Review | Film review: Passengers – Jennifer Lawrence, Chris Pratt fall in love on a slumbering spaceship

Imitation Game director Morten Tyldum delivers pedestrian fare, in which acting takes a back seat to special effects. Space travel has never been so sleep-inducing

Film reviews

2/5 stars

Space travel has never seemed so soporific as it does in Passengers, Morten Tyldum’s slick but empty vessel of a movie.

Set entirely on the Starship Avalon, the first act is Robinson Crusoe in space. With 5,000 passengers deep in hibernation, all ready to start new lives on a lush-looking, faraway colony known only as Homestead II, the ship is just a quarter of the way through its 120-year journey when a malfunction sees one sleep pod spring open.

The luckless soul doomed to wander the shiny corridors alone is Jim Preston (Chris Pratt), a mechanical engineer from Denver. Unable to contact the still sleeping crew, his only source of company is Arthur (Michael Sheen), an android bartender.

Michael Sheen (left) and Chris Pratt.

As he reaches near-suicide, he finds his saviour – the angelic-looking Aurora (Jennifer Lawrence), who is peacefully sleeping in her pod. After much soul-searching, he wakes her, claiming her pod has also malfunctioned.

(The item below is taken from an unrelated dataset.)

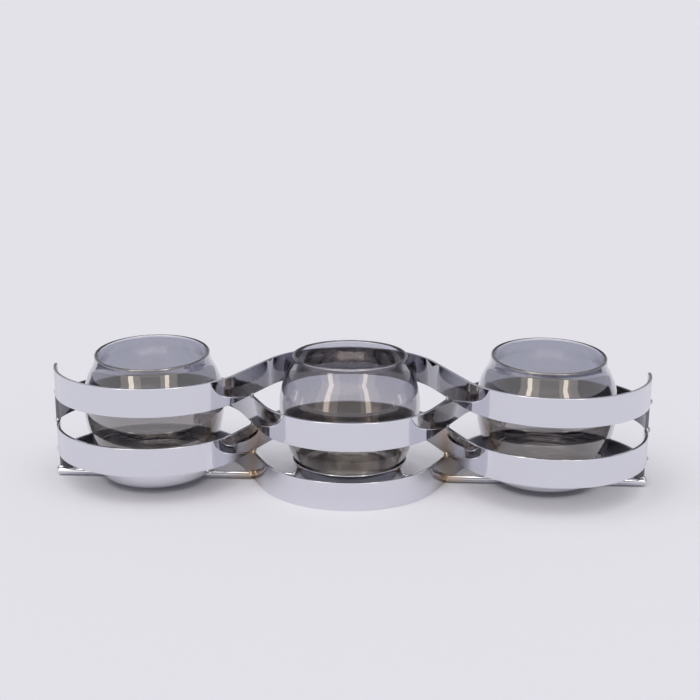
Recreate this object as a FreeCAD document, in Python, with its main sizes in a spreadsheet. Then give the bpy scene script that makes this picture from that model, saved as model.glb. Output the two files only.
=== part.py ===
import FreeCAD, Part
import Sketcher
import math
import os

# Three-cup candelabra: four wavy flat bars stacked on edge, crossing between three tumblers.
# Every second bar is the same bar turned over, so the lobes of the stack weave front and back.
# A round rod runs along the middle, low down, and carries three shallow pans with a glass in each.
#
# Frame: X along the stand, -Y is the front, +Z up; the origin is on the floor at the stand's centre.

document = FreeCAD.newDocument("candelabra")

# Driving sizes, in millimetres and degrees
DRIVING_SIZES = [
    # flat bars
    ("stand_length", 400.0),
    ("crossing_share", 0.33125),
    ("crossing_angle", 65.5),
    ("left_lobe_room", 9.0),
    ("middle_lobe_room", 9.5),
    ("right_lobe_room", 14.0),
    ("bar_height", 19.0),
    ("bar_thickness", 2.0),
    ("bar_gap", 1.1),
    ("end_lap", 2.0),
    # rod
    ("rod_diameter", 4.8),
    ("rod_floor_gap", 0.6),
    ("rod_gap", 0.3),
    # cups: places behind the long axis and lean of the side ones
    ("left_cup_setback", 3.0),
    ("right_cup_setback", 9.0),
    ("side_lean", 3.5),
    # pans
    ("pan_height", 11.5),
    ("pan_sheet", 1.0),
    ("pan_corner", 3.5),
    ("glass_clearance", 0.6),
    # glasses
    ("glass_height", 83.0),
    ("belly_height", 49.5),
    ("belly_radius", 47.5),
    ("lower_belly_curve", 80.0),
    ("upper_curve_share", 0.72),
    ("rim_inset", 9.0),
    ("foot_curve", 5.0),
    ("glass_wall", 2.0),
    ("floor_thickness", 6.0),
    ("floor_curve", 8.0),
    # weld beads
    ("bead_rise", 2.4),
    ("low_bead_width", 2.4),
    ("low_bead_length", 4.6),
    ("hidden_bead_width", 1.5),
    ("hidden_bead_length", 3.2),
    ("end_bead_width", 2.2),
    ("end_bead_length", 3.4),
    ("end_bead_outset", 0.8),
    ("rod_bead_radius", 2.75),
    ("tack_size", 1.3),
    ("tack_length", 3.0),
]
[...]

A journalist who wanted to travel to Homestead II, then return to earth with the greatest story ever told, Aurora is initially thrown into despair at the prospect of living out her days floating in space. But gradually, she and Jim grow closer as the inevitable – and it should be said predictable – happens.

Jennifer Lawrence and Chris Pratt go to the movies aboard the spaceship Avalon.

This meet cute in deep space – they flirt, they date, and eventually fall in love – is all very well, but the script by Jon Spaihts ( Prometheus ) never delivers the requisite emotional pull to turn this into a Romeo and Juliet beyond the stars.

Tyldum, who previously directed The Imitation Game, crafts some impressive set pieces – not least a gravity-free sequence that plays havoc with the ship’s swimming pool. The down-to-earth Pratt is ever watchable, although his chemistry with Lawrence is lacking and she’s not given an awful lot to do.

There’s a small but significant role for Laurence Fishburne (and an utterly pointless one for Andy Garcia). But in the end, this is less a film for actors than it is for visual effects supervisors.